On Mon, Jan 14, 2013 at 11:29 AM, Ben Fritz <[email protected]> wrote:
> On Saturday, January 12, 2013 8:52:50 PM UTC-6, Jack Gates wrote:
>> This appears to be the only thing in help that seems to imply you can
>>
>> yank part of a line. But I can't figure out how to make that work. Am
>>
>> I wrong about this?
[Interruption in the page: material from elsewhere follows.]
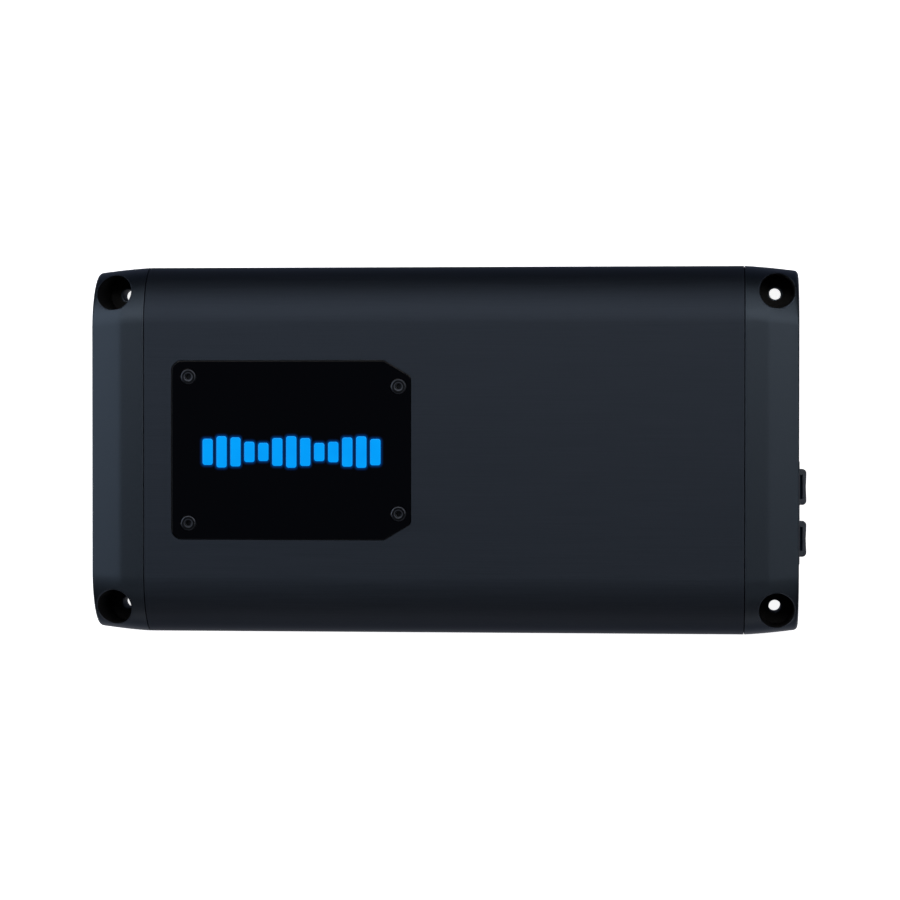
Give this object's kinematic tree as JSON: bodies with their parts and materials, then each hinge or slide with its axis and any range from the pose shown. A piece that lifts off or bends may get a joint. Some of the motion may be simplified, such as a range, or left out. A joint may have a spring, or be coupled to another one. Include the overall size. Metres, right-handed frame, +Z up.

Is the only way to yank part of a line in visual
>>
>> mode only or search and replace if one gets technical?
>>
>>
>>
>>                                                       *y* *yank*
>>
>> ["x]y{motion}         Yank {motion} text [into register x].  When no
>>
>>                       characters are to be yanked (e.g., "y0" in column 1),
>>
>>                       this is an error when 'cpoptions' includes the 'E'
>>
>>                       flag.
>
> Many of the responses you got have pointed out that you can 'y' followed by 
> any number of commands to yank specific text from a line.
>
> This is true for most normal-mode commands.
>
> I saw a description once that said using Vim is about having a conversation 
> with your editor.
>
> Commands like 'y' and 'd' are "verbs" and motions are the "nouns". 'y' or 'd' 
> or 'c' or '=' or many other commands all tell Vim what to *do*, but you need 
> to tell Vim what to *do it on*.
>
> I may be remembering this writing from the author of the excellent Gundo 
> plugin (and others), although I can't find a reference to having a 
> conversation with the editor here:
>
>   http://stevelosh.com/blog/2010/09/coming-home-to-vim/

I read one of his blogs about Vim. Thanks for the URL.